# Bills in sant cugat, barcelona



## amy harper (Jun 21, 2011)

Hi all,

Wondered if anyone can give me some rough figures on monthly bills in sant cugat, Barcelona?

I'm moving to sant cugat in October as my husband has a new job, and wanted to know roughly how much per month energy bills are? Gas, electricity, water etc

Also prices for tv packages, Internet and phone line. What's the best company to go with? I would like to have some English channels.

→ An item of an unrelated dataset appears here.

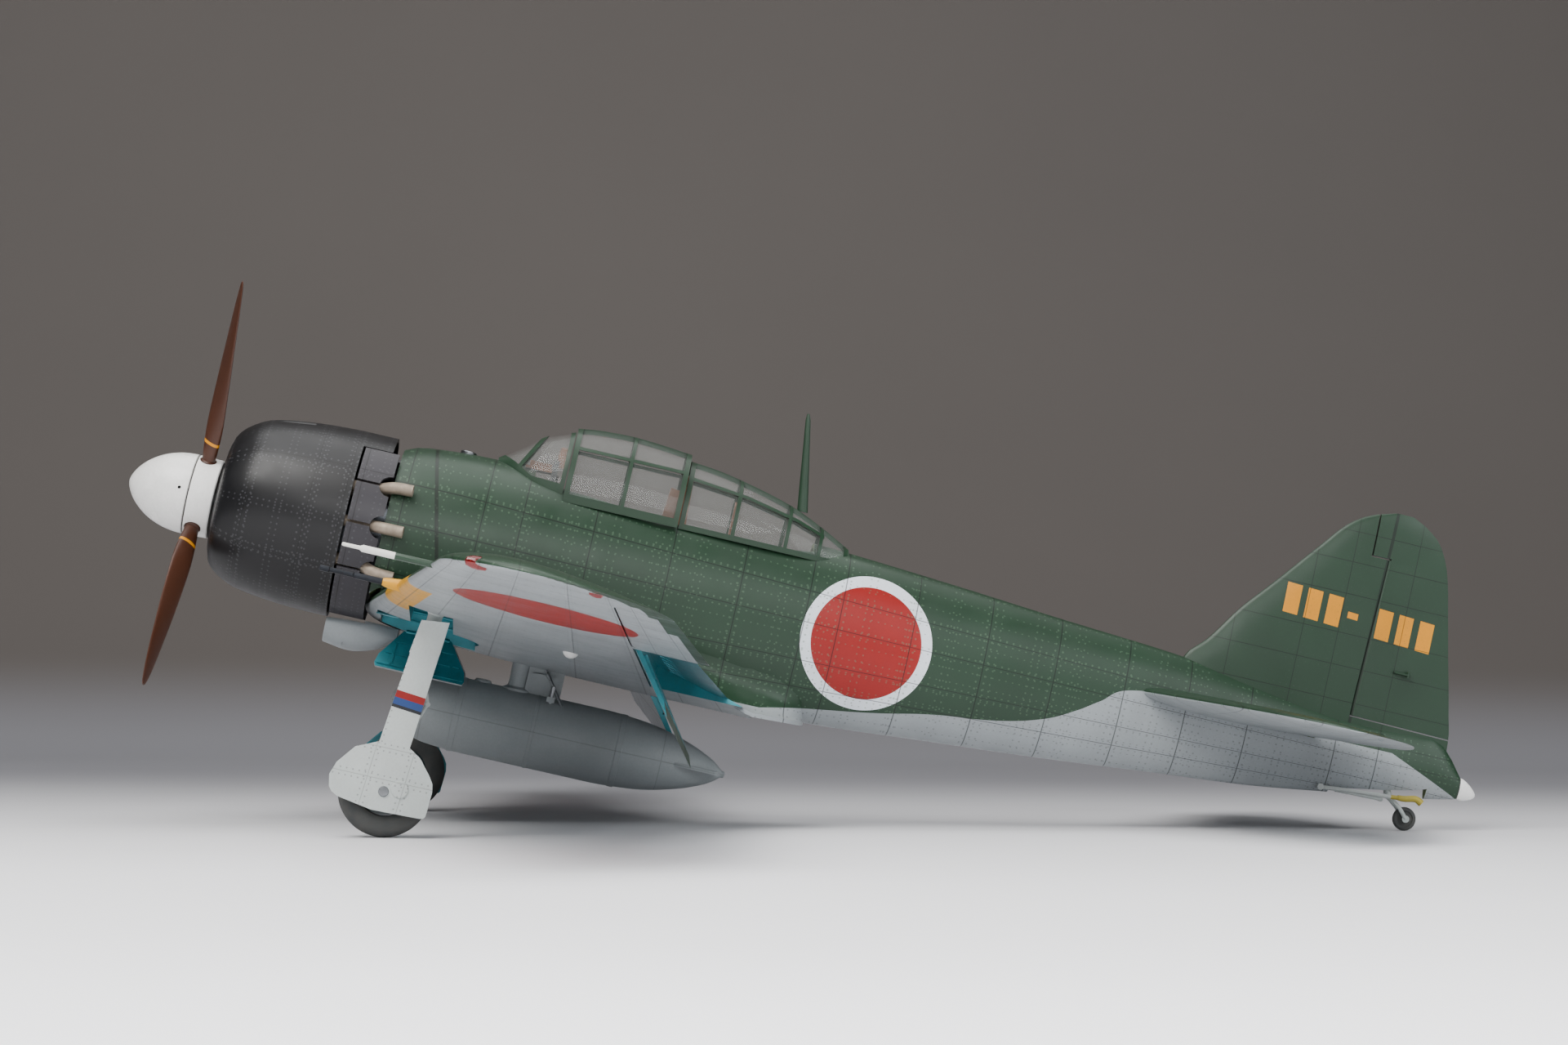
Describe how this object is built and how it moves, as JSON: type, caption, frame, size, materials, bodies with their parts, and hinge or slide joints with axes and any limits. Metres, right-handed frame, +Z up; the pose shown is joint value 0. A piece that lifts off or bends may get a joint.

Are there any monthly bill that I have left out?

Thanks amy xx


----------



## xabiaxica (Jun 23, 2009)

amy harper said:


> Hi all,
> 
> Wondered if anyone can give me some rough figures on monthly bills in sant cugat, Barcelona?
> 
> ...


hi

most of those sort of costs will be much of a muchness nationally

have a look at recent posts on the cost of living sticky

gas & electricity prices have just gone up


water is pretty cheap - certainly the lowest of your utility bills by far

there are lots of threads about phone, internet & mobile costs - have a search of recent threads

as far as TV is concerned, if you want english _channels_, as opposed to just programmes in english (which you can get with normal, free digital TV) then you would have to have a dish & a SKY package - again, there are lots of threads discussing that


----------



## Pesky Wesky (May 10, 2009)

amy harper said:


> Hi all,
> 
> Wondered if anyone can give me some rough figures on monthly bills in sant cugat, Barcelona?
> 
> ...


Depends where you end up living, but if it's in a flat or a like group of houses you'll have to pay a community charge which differs greatly from place to place. It's to pay for the upkeep of the gardens and pool if you have them, cleaning of communal areas, a doorman if you have one etc etc.


----------